The further to the left or the right you move, the more your lens on life distorts.

Saturday, May 10, 2014

Common Core

In the abstract, Common Core is the education establishment's worthwhile attempt to improve public education, to provide more coherence in the way core subjects are taught, to establish some degree of consistency in the subject matter at various grade levels. In the abstract. The problem is, and will always be, that the abstract is fundamentally meaningless when a broad-based federal program is rolled out. Peggy Noonan addresses this when she writes:
My conversations with several Core proponents over the past few weeks leave me with the sense they fell in love with an abstraction and gave barely a thought to implementation. But implementation—how a thing is done day by day in the real world—is everything. There is a problem, for instance, with a thing called “ObamaCare.” That law exists because the people who pushed for it fell in love with an abstract notion and gave not a thought to what the law would actually do and how it would work.

The educationalists wanted to impose (they don’t like that word; they prefer “offer” or “suggest”) more rigorous and realistic standards, and establish higher expectations as to what children can be expected to have learned by the time they leave the public schools. They seem to have thought they could wave a magic wand and make that happen. But life isn’t lived in some abstract universe; it’s lived on the ground, in this case with harried parents trying, to the degree they can or are willing, to help the kids with homework and study for tests. The test questions that have come out are nonsensical and impenetrable, promise to get worse, and for those reasons are demoralizing. Louis CK was right “Late Show With David Letterman,” when he spoofed the math problems offered on his daughters’ tests: “Bill has three goldfish. He buys two more. How many dogs live in London?”

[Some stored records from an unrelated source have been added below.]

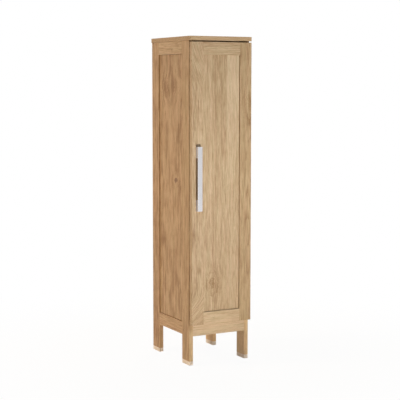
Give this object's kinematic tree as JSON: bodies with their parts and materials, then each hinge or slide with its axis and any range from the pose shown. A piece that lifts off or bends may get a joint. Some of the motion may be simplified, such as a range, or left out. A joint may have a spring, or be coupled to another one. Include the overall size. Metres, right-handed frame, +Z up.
{
  "type": "tall bathroom cabinet",
  "caption": "Tall narrow oak bathroom cabinet on four capped legs, with framed sides, shelves and a framed door that opens on concealed hinges by a vertical bar handle.",
  "frame": {"origin": "on the floor, at the middle of the bounding box of the whole cabinet, closed door and handle included", "axes": "+X to the right seen from the front, -Y out of the door, +Z up"},
  "size_m": [0.35, 0.466, 1.65],
  "materials": {
    "oak": "oiled oak, satin",
    "oak_side": "oiled oak, satin",
    "oak_panel": "edge-glued oiled oak, satin",
    "oak_inside": "edge-glued oiled oak, satin",
    "back_veneer": "oak-veneered plywood",
    "beech": "plain fluted beech",
    "frosted_cap": "pale frosted plastic",
    "clear_bumper": "clear soft plastic",
    "satin_handle": "satin brushed",
    "hinge_steel": "nickel plated",
    "zinc": "cast zinc"
  },
  "bodies": {
    "cabinet": {"left_front_leg": "oak_side", "right_front_leg": "oak_side", "left_rear_leg": "oak_side", "right_rear_leg": "oak_side", "left_top_rail": "oak_side", "right_top_rail": "oak_side", "left_bottom_rail": "oak_side", "right_bottom_rail": "oak_side", "left_side_panel": "oak_panel", "right_side_panel": "oak_panel", "front_top_rail": "oak", "front_bottom_rail": "oak", "rear_top_rail": "oak", "rear_bottom_rail": "oak", "back_panel": "back_veneer", "top_board": "oak", "bottom_board": "oak_inside", "first_shelf": "oak_inside", "fixed_shelf": "oak_inside", "third_shelf": "oak_inside", "fourth_shelf": "oak_inside", "left_top_cleat": "oak_side", "right_top_cleat": "oak_side", "left_bottom_cleat": "oak_side", "right_bottom_cleat": "oak_side", "left_front_foot_cap": "frosted_cap", "right_front_foot_cap": "frosted_cap", "left_rear_foot_cap": "frosted_cap", "right_rear_foot_cap": "frosted_cap", "shelf_pegs": "zinc", "dowels": "beech", "cams": "zinc", "cam_bolts": "hinge_steel", "top_screws": "hinge_steel", "cleat_screws": "hinge_steel", "back_panel_screws": "hinge_steel", "foot_cap_screws": "hinge_steel", "lower_hinge_plate": "hinge_steel", "middle_hinge_plate": "hinge_steel", "upper_hinge_plate": "hinge_steel", "lower_hinge_arm": "hinge_steel", "middle_hinge_arm": "hinge_steel", "upper_hinge_arm": "hinge_steel", "hinge_plate_screws": "hinge_steel", "hinge_clip_screws": "hinge_steel"},
    "door": {"door_left_stile": "oak", "door_right_stile": "oak", "door_top_rail": "oak", "door_bottom_rail": "oak", "door_panel": "oak_panel", "handle": "satin_handle", "handle_screws": "hinge_steel", "door_bumpers": "clear_bumper", "lower_hinge_cup": "hinge_steel", "middle_hinge_cup": "hinge_steel", "upper_hinge_cup": "hinge_steel", "hinge_cup_screws": "hinge_steel", "hinge_pins": "hinge_steel"}
  },
  "joints": [
    {"name": "door_hinge", "type": "hinge", "parent": "cabinet", "child": "door", "pos_m": [0.1606, -0.196, 0.91525], "axis": [0, 0, 1], "range_deg": [0, 105]}
  ]
}
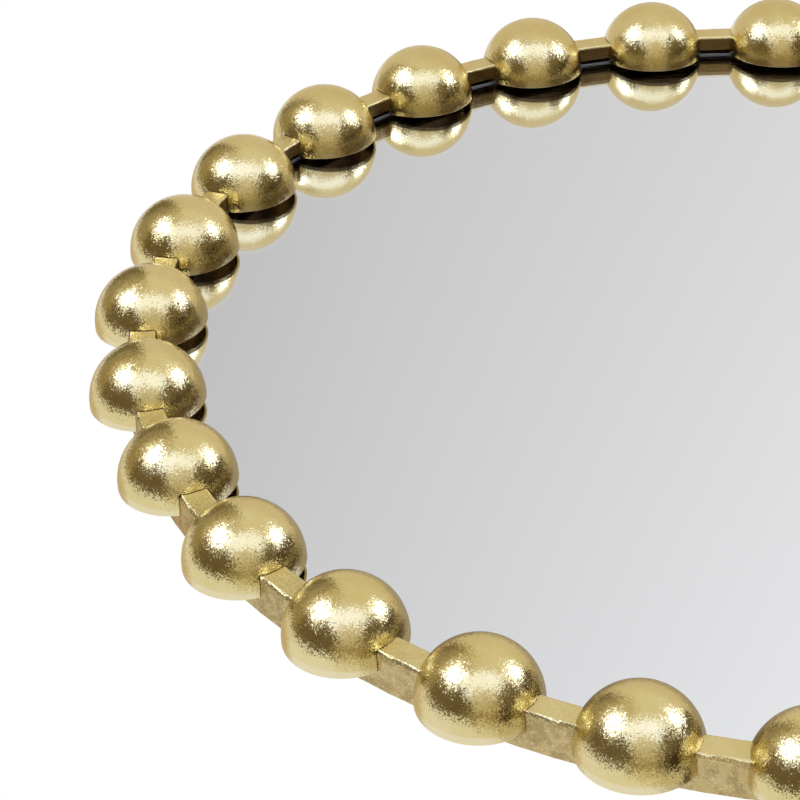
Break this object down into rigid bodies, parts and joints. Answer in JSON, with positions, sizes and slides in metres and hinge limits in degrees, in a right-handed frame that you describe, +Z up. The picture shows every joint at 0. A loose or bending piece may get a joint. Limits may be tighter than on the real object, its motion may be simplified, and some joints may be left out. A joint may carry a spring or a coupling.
{
  "type": "wall mirror",
  "caption": "Round wall mirror: a slim ring frame strung with hollow half-ball beads, recessed glass, screwed backing board, rubber bumpers and hanging straps with swinging D rings.",
  "frame": {"origin": "middle of the backing board's back face, on the mirror's axis", "axes": "+Z up as it hangs, +Y out of the back towards the wall, +X to the right as one looks into the mirror"},
  "size_m": [0.761, 0.0471, 0.7599],
  "materials": {
    "bead_gold": "aged gold leaf, speckled",
    "ring_gold": "aged gold leaf, satin",
    "glass": "polished float glass with a ground arris",
    "silver": "silver coating",
    "foam": "white foam mounting tape",
    "board": "fibreboard, matt black face",
    "steel": "zinc plated",
    "inner_paint": "dark umber paint",
    "rubber_feet": "matt"
  },
  "bodies": {
    "mirror": {"ring_frame": "ring_gold", "mirror_glass": "glass", "silvering": "silver", "foam_tape": "foam", "backing_board": "board", "frame_bosses": "inner_paint", "board_screws": "steel", "hanger_strap_left": "steel", "hanger_strap_right": "steel", "hanger_rivets": "steel", "wall_bumpers": "rubber_feet", "bead_01": "bead_gold", "bead_02": "bead_gold", "bead_03": "bead_gold", "bead_04": "bead_gold", "bead_05": "bead_gold", "bead_06": "bead_gold", "bead_07": "bead_gold", "bead_08": "bead_gold", "bead_09": "bead_gold", "bead_10": "bead_gold", "bead_11": "bead_gold", "bead_12": "bead_gold", "bead_13": "bead_gold", "bead_14": "bead_gold", "bead_15": "bead_gold", "bead_16": "bead_gold", "bead_17": "bead_gold", "bead_18": "bead_gold", "bead_19": "bead_gold", "bead_20": "bead_gold", "bead_21": "bead_gold", "bead_22": "bead_gold", "bead_23": "bead_gold", "bead_24": "bead_gold", "bead_25": "bead_gold", "bead_26": "bead_gold", "bead_27": "bead_gold", "bead_28": "bead_gold", "bead_29": "bead_gold"},
    "left_ring": {"hanger_ring_left": "steel"},
    "right_ring": {"hanger_ring_right": "steel"}
  },
  "joints": [
    {"name": "left_ring_swing", "type": "hinge", "parent": "mirror", "child": "left_ring", "pos_m": [-0.2032, 0.00275, 0.17], "axis": [1, 0, 0], "range_deg": [0, 183]},
    {"name": "right_ring_swing", "type": "hinge", "parent": "mirror", "child": "right_ring", "pos_m": [0.2032, 0.00275, 0.17], "axis": [1, 0, 0], "range_deg": [0, 183]}
  ]
}
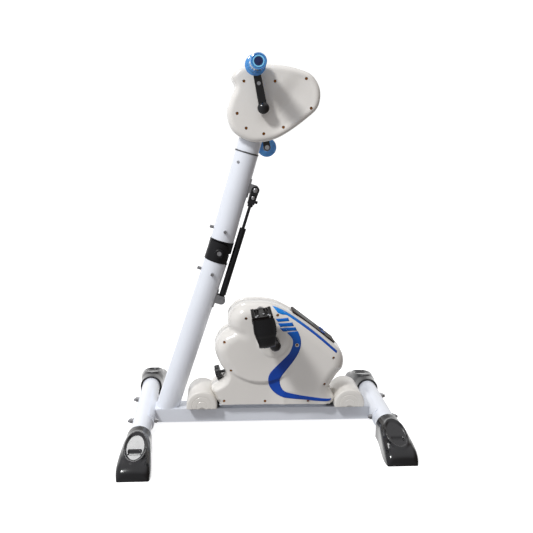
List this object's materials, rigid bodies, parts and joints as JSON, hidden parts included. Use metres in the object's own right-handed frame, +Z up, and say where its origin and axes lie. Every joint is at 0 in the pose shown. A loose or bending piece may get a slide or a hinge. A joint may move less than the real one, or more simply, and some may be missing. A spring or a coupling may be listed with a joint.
{
  "type": "pedal exerciser",
  "caption": "Upright floor-standing pedal exerciser with hand cranks on a tilting mast, foot cranks with strapped pedals, a tension knob and a small console.",
  "frame": {"origin": "floor level under the middle of the base, half way between the cross tubes and between the ends of the long one", "axes": "+X from the mast foot toward the user, +Y across the machine to the far hand crank at rest, +Z up"},
  "size_m": [0.702, 0.69, 0.945],
  "materials": {
    "white_tube": "gloss powder coat",
    "zinc_bolts": "zinc plated",
    "cap_black": "gloss",
    "hinge_black": "satin",
    "ring_steel": "satin",
    "bracket_steel": "satin",
    "gas_black": "satin black",
    "rod_chrome": "polished",
    "gas_head_steel": "satin",
    "shell_white": "gloss",
    "screw_brown": "bronze plated",
    "frame_steel": "satin",
    "bearing_steel": "ground",
    "crank_black": "gloss black",
    "grip_blue": "translucent gloss",
    "pulley_black": "satin",
    "belt_black": "matte",
    "flywheel_iron": "turned",
    "cover_cream": "satin",
    "block_black": "satin",
    "pedal_black": "textured",
    "strap_black": "satin",
    "knob_black": "ribbed",
    "console_dark": "gloss",
    "display_grey": "clear over grey",
    "button_blue": "soft"
  },
  "bodies": {
    "base": {"beam": "white_tube", "left_cross_tube": "white_tube", "right_cross_tube": "white_tube", "saddle_bolts": "zinc_bolts", "caps_left": "cap_black", "caps_right": "cap_black", "lower_mast": "white_tube", "lower_screws": "zinc_bolts", "hinge_fork": "hinge_black", "hinge_bolt": "zinc_bolts", "gas_bracket_low": "bracket_steel", "case_near": "shell_white", "case_far": "shell_white", "case_screws": "screw_brown", "base_plate": "white_tube", "cover_left": "cover_cream", "cover_right": "cover_cream", "foot_blocks": "block_black", "foot_frame": "frame_steel", "foot_bearings": "bearing_steel", "foot_belt": "belt_black", "foot_magnet": "frame_steel", "console": "console_dark", "display": "display_grey"},
    "mast": {"hinge_tongue": "hinge_black", "upper_mast": "white_tube", "upper_screws": "zinc_bolts", "neck_ring": "ring_steel", "neck": "white_tube", "gas_bracket_up": "bracket_steel", "head_near": "shell_white", "head_far": "shell_white", "head_screws": "screw_brown", "head_frame": "frame_steel", "hand_bearings": "bearing_steel", "hand_belt": "belt_black", "hand_magnet": "frame_steel"},
    "gas_tube": {"gas_cylinder": "gas_black"},
    "gas_ram": {"gas_rod": "rod_chrome", "gas_head": "gas_head_steel"},
    "hand_crank": {"hand_axle": "bearing_steel", "hand_arms": "crank_black", "arm_screws": "bearing_steel", "hand_pins": "bearing_steel", "hand_pulley": "pulley_black"},
    "near_grip": {"grip_near": "grip_blue"},
    "far_grip": {"grip_far": "grip_blue"},
    "hand_wheel": {"hand_flywheel": "flywheel_iron"},
    "foot_crank": {"foot_axle": "bearing_steel", "foot_arms": "crank_black", "pedal_pins": "bearing_steel", "foot_pulley": "pulley_black"},
    "near_pedal": {"pedal_near": "pedal_black", "strap_near": "strap_black"},
    "far_pedal": {"pedal_far": "pedal_black", "strap_far": "strap_black"},
    "foot_wheel": {"foot_flywheel": "flywheel_iron"},
    "tension_knob": {"knob": "knob_black"},
    "key_a": {"button_a": "button_blue"},
    "key_b": {"button_b": "button_blue"}
  },
  "joints": [
    {"name": "mast_tilt", "type": "hinge", "parent": "base", "child": "mast", "pos_m": [-0.116, 0, 0.46], "axis": [0, 1, 0], "range_deg": [0, 30]},
    {"name": "gas_tube_turn", "type": "hinge", "parent": "base", "child": "gas_tube", "pos_m": [-0.11121, 0, 0.3321], "axis": [0, 1, 0], "range_deg": [0, 20]},
    {"name": "gas_ram_turn", "type": "hinge", "parent": "mast", "child": "gas_ram", "pos_m": [-0.02458, 0, 0.61824], "axis": [0, 1, 0], "range_deg": [-13, 0]},
    {"name": "hand_crank_spin", "type": "hinge", "parent": "mast", "child": "hand_crank", "pos_m": [-0.01, 0, 0.821], "axis": [0, 1, 0], "continuous": true},
    {"name": "near_grip_spin", "type": "hinge", "parent": "hand_crank", "child": "near_grip", "pos_m": [-0.03014, -0.14, 0.91997], "axis": [0, 1, 0], "continuous": true},
    {"name": "far_grip_spin", "type": "hinge", "parent": "hand_crank", "child": "far_grip", "pos_m": [0.01014, 0.14, 0.72203], "axis": [0, 1, 0], "continuous": true},
    {"name": "hand_wheel_spin", "type": "hinge", "parent": "mast", "child": "hand_wheel", "pos_m": [0.062, 0, 0.842], "axis": [0, 1, 0], "continuous": true},
    {"name": "foot_crank_spin", "type": "hinge", "parent": "base", "child": "foot_crank", "pos_m": [0.024, 0, 0.236], "axis": [0, 1, 0], "continuous": true},
    {"name": "near_pedal_spin", "type": "hinge", "parent": "foot_crank", "child": "near_pedal", "pos_m": [-0.01312, -0.15, 0.32345], "axis": [0, 1, 0], "continuous": true},
    {"name": "far_pedal_spin", "type": "hinge", "parent": "foot_crank", "child": "far_pedal", "pos_m": [0.06112, 0.15, 0.14855], "axis": [0, 1, 0], "continuous": true},
    {"name": "foot_wheel_spin", "type": "hinge", "parent": "base", "child": "foot_wheel", "pos_m": [-0.062, 0, 0.196], "axis": [0, 1, 0], "continuous": true},
    {"name": "tension_turn", "type": "hinge", "parent": "base", "child": "tension_knob", "pos_m": [-0.108, 0, 0.136], "axis": [-0.9613, 0, -0.2756], "range_deg": [0, 270]},
    {"name": "key_a_press", "type": "slide", "parent": "base", "child": "key_a", "axis": [-0.6101, 0, -0.7923], "range_m": [0, 0.0015], "stiffness_N_per_m": 300, "springref_m": -0.001},
    {"name": "key_b_press", "type": "slide", "parent": "base", "child": "key_b", "axis": [-0.6101, 0, -0.7923], "range_m": [0, 0.0015], "stiffness_N_per_m": 300, "springref_m": -0.001}
  ],
  "couplings": [
    {"joint": "gas_tube_turn", "follows": "mast_tilt", "ratio": 0.6052},
    {"joint": "gas_ram_turn", "follows": "mast_tilt", "ratio": -0.3948},
    {"joint": "hand_wheel_spin", "follows": "hand_crank_spin", "ratio": 4.1667},
    {"joint": "foot_wheel_spin", "follows": "foot_crank_spin", "ratio": 5}
  ]
}
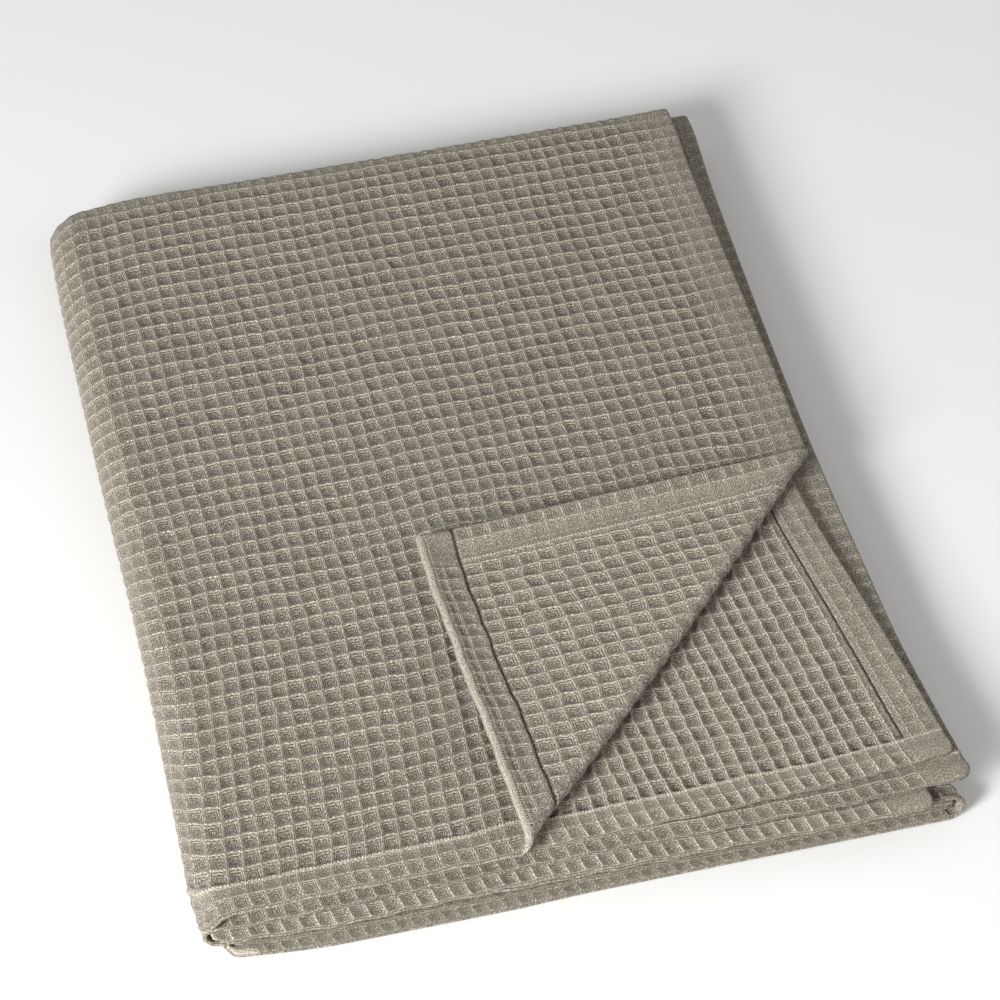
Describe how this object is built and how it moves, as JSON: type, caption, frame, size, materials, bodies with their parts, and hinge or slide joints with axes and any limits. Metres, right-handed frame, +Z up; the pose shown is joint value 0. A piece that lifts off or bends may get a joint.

There sure is a lot of money floating around. Who is watching how those who’ve contracted to do Common Core-related work are doing their jobs?

George Will focused on the higher, substantive meaning and implications of the Core, but the effort has also been psychologically and politically inept. Proponents are now talking about problems with the rollout. Well, yes, and where have we heard that before? One gets the impression they didn’t think this through, that they held symposia and declared the need, with charts and bullet points, for something to be done—and something must be done, because American public education is falling behind the world—and then left it to somebody, or 10,000 somebodies, to make it all work.
It seems that education is all about fashion. By this I mean that a educational concept becomes fashionable, it might even evidence anecdotal success, and it is then rolled out without targeted scientific testing (to determine whether it really works), without thought to the broad-based operational problems of implementation across thousands of schools and hundreds of thousands of students with significant variability in their ability to absorb the material. The roll out is facilitated with bribery—that is, federal monies are offered to administrators who adopt the new fashion. Those monies evaporate over time, leaving the locals to fund unproven mandates.

My guess is that common core will follow that trajectory.

As a strong proponent of limited government at the federal level, I firmly believe that Washington should have very little to do with the education of our children. If common core were simply a set of suggested goals—to be implemented and funded at the state and local level, it's far more likely that it would be assessed critically, that worthwhile elements would be extracted and used and foolish recommendations would be jettisoned. But that isn't how it will work (regardless of the protestations of it proponents). It will, like Obamacare, become a cudgel that will force unproven and possibly counter-productive educational methods on state and local educators who are enticed by federal money (our tax money).

Looking at this more broadly, we are rapidly plunging into an "era of the takers." Washington prospers (and centralizes its immense power) when it becomes the source of all funding, all mandates, all entitlements, and all programs. The takers—in this case state and local governments, but more broadly, the minority of taxpayers who pay income taxes—are forced to adopt things that may not be appropriate for their situation. But Washington redistributes our money, so Washington calls the tune.

But there's another problem. Washington has proven to be very bad at implementation, at the operation details that are required to ensure effectiveness, eliminate waste, and ensure success. In essence there are very few makers in Washington, particularly under the current administration. Takers and makers—it's a meme that applies to Common Core and to many other programs that will affect our lives.